In 2012 the Department for Transport (DfT) and Network Rail approved plans for the UK’s first pilot train-tram scheme in Yorkshire, at a cost of £15M and with a completion date of December 2015. That figure has grown substantially to reach £75.1M and the project will not finish until May 2018, more than two years later.

A report from the NAO reveals the DfT nearly cancelled the project twice due to cost increases and delays to the scheme, which tests trains running on rail and tram lines between Sheffield and Rotherham.

Carillion was involved in early design work and won the construction contract to undertake the infrastructure works.

The initial business case for the scheme relied on benefits for local users, such as reduced journey times. But the benefit-cost ratio of 1.0 fell into the DfT’s low value for money category, and that ratio has since fallen to 0.31.

Network Rail called the Yorkshire trial “complex and challenging”.

“Sheffield to Rotherham tram-train is an ambitious pilot, a UK first, that will bring new travel choices to people of South Yorkshire when services begin in 2018. The project continues to be complex and challenging but will deliver real benefits for thousands of daily commuters,” said Network Rail London north eastern and East Midlands route managing director Rob McIntosh.

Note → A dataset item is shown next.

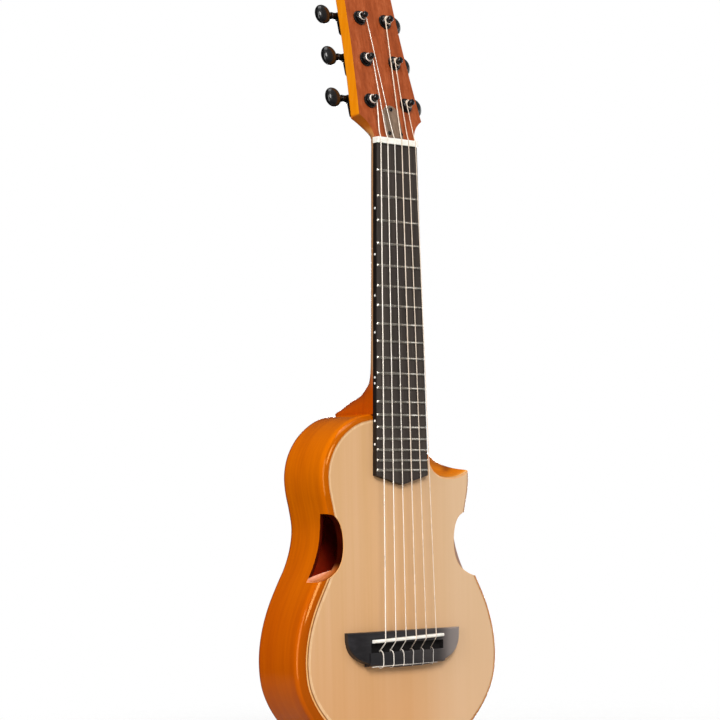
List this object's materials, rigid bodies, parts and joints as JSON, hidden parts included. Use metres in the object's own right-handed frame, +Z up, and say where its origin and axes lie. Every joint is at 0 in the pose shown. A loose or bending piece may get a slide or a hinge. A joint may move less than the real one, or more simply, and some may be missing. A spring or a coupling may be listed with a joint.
{
  "type": "guitalele",
  "caption": "Small nylon-strung guitar with a scooped cutaway, a sound port in each side of its waist, and turning tuners.",
  "frame": {"origin": "on the centreline between the head's two wings, inside the neck just above the nut, where a hanger's yoke carries the instrument", "axes": "+Z up along the neck towards the head, -Y the way the soundboard faces, +X towards the treble side"},
  "size_m": [0.2344, 0.0684, 0.694],
  "materials": {
    "mahogany": "stained satin gloss",
    "amber_wood": "glossy amber stain",
    "spruce": "satin lacquer",
    "rosewood": "oiled",
    "cover_rosewood": "satin",
    "ebony": "satin",
    "bone": "polished",
    "fret_wire": "polished",
    "black_metal": "glossy black plating",
    "black_button": "glossy",
    "plain_nylon": "clear to pale",
    "wound_nylon": "pale silvery winding",
    "inner_wood": "raw",
    "rod_steel": "plain"
  },
  "bodies": {
    "body": {"neck": "mahogany", "back": "mahogany", "rim": "amber_wood", "top_edge": "amber_wood", "soundboard": "spruce", "fretboard": "rosewood", "truss_rod_cover": "cover_rosewood", "bridge": "ebony", "saddle": "bone", "nut": "bone", "neck_block": "inner_wood", "tail_block": "inner_wood", "bridge_plate": "inner_wood", "truss_rod": "rod_steel", "fret_01": "fret_wire", "fret_02": "fret_wire", "fret_03": "fret_wire", "fret_04": "fret_wire", "fret_05": "fret_wire", "fret_06": "fret_wire", "fret_07": "fret_wire", "fret_08": "fret_wire", "fret_09": "fret_wire", "fret_10": "fret_wire", "fret_11": "fret_wire", "fret_12": "fret_wire", "fret_13": "fret_wire", "fret_14": "fret_wire", "fret_15": "fret_wire", "fret_16": "fret_wire", "fret_17": "fret_wire", "fret_18": "fret_wire", "fret_19": "fret_wire", "cover_screw_1": "black_metal", "cover_screw_2": "black_metal", "cover_screw_3": "black_metal", "tuner_housing_1": "black_metal", "tuner_housing_2": "black_metal", "tuner_housing_3": "black_metal", "tuner_housing_4": "black_metal", "tuner_housing_5": "black_metal", "tuner_housing_6": "black_metal", "string_1": "plain_nylon", "string_2": "plain_nylon", "string_3": "plain_nylon", "string_4": "wound_nylon", "string_5": "wound_nylon", "string_6": "wound_nylon"},
    "key_1": {"tuner_key_1": "black_button"},
    "post_1": {"tuner_post_1": "black_metal"},
    "key_2": {"tuner_key_2": "black_button"},
    "post_2": {"tuner_post_2": "black_metal"},
    "key_3": {"tuner_key_3": "black_button"},
    "post_3": {"tuner_post_3": "black_metal"},
    "key_4": {"tuner_key_4": "black_button"},
    "post_4": {"tuner_post_4": "black_metal"},
    "key_5": {"tuner_key_5": "black_button"},
    "post_5": {"tuner_post_5": "black_metal"},
    "key_6": {"tuner_key_6": "black_button"},
    "post_6": {"tuner_post_6": "black_metal"}
  },
  "joints": [
    {"name": "key_1_turn", "type": "hinge", "parent": "body", "child": "key_1", "pos_m": [0.0213, 0.0199, 0.02808], "axis": [1, 0, 0], "continuous": true},
    {"name": "post_1_turn", "type": "hinge", "parent": "body", "child": "post_1", "pos_m": [0.0213, 0.00135, 0.02498], "axis": [0, -0.9703, 0.2419], "continuous": true},
    {"name": "key_2_turn", "type": "hinge", "parent": "body", "child": "key_2", "pos_m": [0.017, 0.0297, 0.06738], "axis": [1, 0, 0], "continuous": true},
    {"name": "post_2_turn", "type": "hinge", "parent": "body", "child": "post_2", "pos_m": [0.017, 0.01114, 0.06427], "axis": [0, -0.9703, 0.2419], "continuous": true},
    {"name": "key_3_turn", "type": "hinge", "parent": "body", "child": "key_3", "pos_m": [0.0152, 0.03949, 0.10667], "axis": [1, 0, 0], "continuous": true},
    {"name": "post_3_turn", "type": "hinge", "parent": "body", "child": "post_3", "pos_m": [0.0152, 0.02094, 0.10357], "axis": [0, -0.9703, 0.2419], "continuous": true},
    {"name": "key_4_turn", "type": "hinge", "parent": "body", "child": "key_4", "pos_m": [-0.0152, 0.03949, 0.10667], "axis": [-1, 0, 0], "continuous": true},
    {"name": "post_4_turn", "type": "hinge", "parent": "body", "child": "post_4", "pos_m": [-0.0152, 0.02094, 0.10357], "axis": [0, -0.9703, 0.2419], "continuous": true},
    {"name": "key_5_turn", "type": "hinge", "parent": "body", "child": "key_5", "pos_m": [-0.017, 0.0297, 0.06738], "axis": [-1, 0, 0], "continuous": true},
    {"name": "post_5_turn", "type": "hinge", "parent": "body", "child": "post_5", "pos_m": [-0.017, 0.01114, 0.06427], "axis": [0, -0.9703, 0.2419], "continuous": true},
    {"name": "key_6_turn", "type": "hinge", "parent": "body", "child": "key_6", "pos_m": [-0.0213, 0.0199, 0.02808], "axis": [-1, 0, 0], "continuous": true},
    {"name": "post_6_turn", "type": "hinge", "parent": "body", "child": "post_6", "pos_m": [-0.0213, 0.00135, 0.02498], "axis": [0, -0.9703, 0.2419], "continuous": true}
  ],
  "couplings": [
    {"joint": "post_1_turn", "follows": "key_1_turn", "ratio": -0.066667},
    {"joint": "post_2_turn", "follows": "key_2_turn", "ratio": -0.066667},
    {"joint": "post_3_turn", "follows": "key_3_turn", "ratio": -0.066667},
    {"joint": "post_4_turn", "follows": "key_4_turn", "ratio": 0.066667},
    {"joint": "post_5_turn", "follows": "key_5_turn", "ratio": 0.066667},
    {"joint": "post_6_turn", "follows": "key_6_turn", "ratio": 0.066667}
  ]
}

“Costs and timescales have moved as the project itself has grown in scope and complexity and has had to incorporate more significant infrastructure changes than originally planned. Good progress is being made and a new project team is now in place and driving the scheme to its conclusion.”

In 2015 the DfT approved plans for 160m of new track to link up train and tram networks, which has now been installed. Several train-tram platforms have been built, while overhead power systems will soon be completed.

The project has been in discussion for almost 10 years. In 2012, Network Rail had estimated the scheme could cost £18.7M but the figure was reduced to £15M as it expected to make efficiency savings.

But by November 2014, Network Rail had revised its cost estimate up 199% to £44.9M, due to extra electrification work. The DfT said the project should continue as cancelling it would cause reputational damage. It agreed capped funding of £45.3M.

In June 2016 Network Rail said cost forecasts had risen by £25M as works proved to be more complex than anticipated during the design stage. The DfT’s Rail Investment Board recommended stopping the project in July last year, as enough had been learnt from the scheme to apply to other train-tram projects in the UK.

However, Network Rail agreed to meet the funding shortfall by re-allocating £21.9M from its wider enhancement programme. The revised cost for the scheme is now £75.1M.

Readers' comments (1)

  • Perhaps Network Rail can present initial cost estimates for complex schemes better, where there are uncertainties?
    It would be nice if we could hear about the successes of the scheme instead of just the over-run.